Her strategists argue that the general election will be a close-fought contest that may come down to Florida and Ohio, two states where the Clinton coalition has been strong — or, alternatively, to a cluster of smaller states that includes Arkansas, New Mexico and Nevada. In most of those states, they say, Clinton’s supporters will matter more than Obama’s appeal among upscale voters and African Americans. They are, in other words, willing to admit that her hard-fought primary campaign could cost the party African-American votes in November.

Clinton officials note that the political terrain in Pennsylvania is, like Ohio’s, abundant with downscale voters who are feeling an economic pinch. And as in Ohio, she has the support of the Democratic governor and can draw on his ground organization, which can help to fill what has been a weakness in comparison to Obama’s operation. If these factors once again add up to a big-state win, Clinton’s team is sure to argue to the superdelegates that only she has the toughness necessary to survive the fall campaign and that Obama can’t land the knockout punch. For a party still ruing the glass-jawed vulnerability of its 2004 nominee, John Kerry, this argument will likely pack some selling power.

Neither campaign releases its internal tallies of superdelegates, but since Super Tuesday, Obama has been cutting into Clinton’s once formidable lead. The latest estimate by CNN suggests her edge is now only 238 to 199. “When you look at the numbers, this is a fistfight,” says a Clinton strategist. “It is going to be a much more rugged fight, because her lifeline is these uncommitted delegates, and they can be shaky sometimes.” Obama’s team continues to push the case that the supers ought to follow the lead of the pledged delegates for the sake of party unity.

The morning after the four-state primary, Clinton adviser Harold Ickes, who is shepherding superdelegates for her campaign, lost no time in visiting the ones on Capitol Hill who have already voiced support for her. His message: Hold firm. To the estimated 330 supers who have yet to commit, he says, Don’t do anything rash. “What we are saying to the superdelegates is, ‘Hold your fire, keep your powder dry, don’t make a commitment,'” Ickes says. “We’re going to do our level best to show [Obama] is not the strongest candidate in a general election.”

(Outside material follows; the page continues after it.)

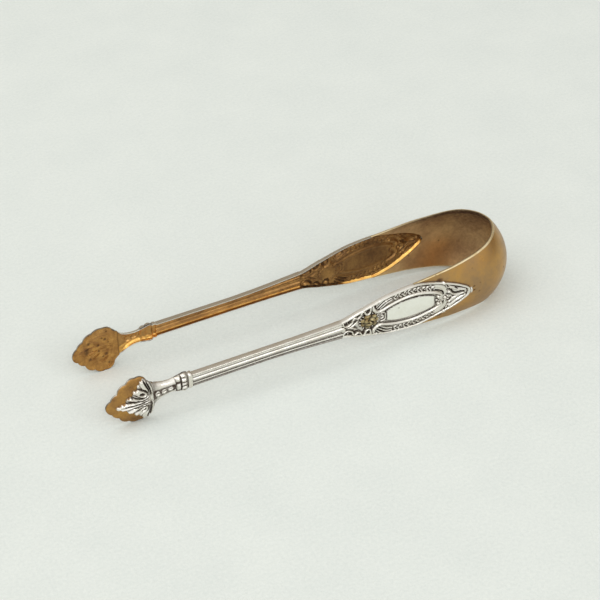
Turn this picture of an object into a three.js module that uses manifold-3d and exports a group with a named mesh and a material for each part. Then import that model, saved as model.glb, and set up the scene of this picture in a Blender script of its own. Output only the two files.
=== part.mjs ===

Democrats know well how hard a Clinton will fight when everything is on the line and have learned from experience that they have reason to fear the consequences. In 1993 Bill Clinton’s economic plan passed the House by a single vote, with Republicans waving their hankies at the Democrats whose votes put it over the top. Sure enough, the following year, most of the party’s more vulnerable members were gone — and with them, the Democratic majorities in the House and the Senate, which had also fallen victim to the resounding rejection of Hillary’s health-care plan. And while Bill Clinton’s tenacity got him through the Monica Lewinsky scandal in 1998, one of the consequences was Al Gore’s defeat two years later.

This time, say some Obama supporters, the Clintons’ win-at-all-costs mind-set could cost the party the November election. “The Clinton campaign strategy is simply going to be to try to run a scorched-earth campaign,” says Obama campaign manager David Plouffe. “Which would be catastrophic for the party.”

It all comes down to one thing, as Hillary Clinton made clear in her last press conference before the Tuesday primaries: “Winning. Winning. Winning. Winning. That’s my measurement of success,” she said. “Winning.”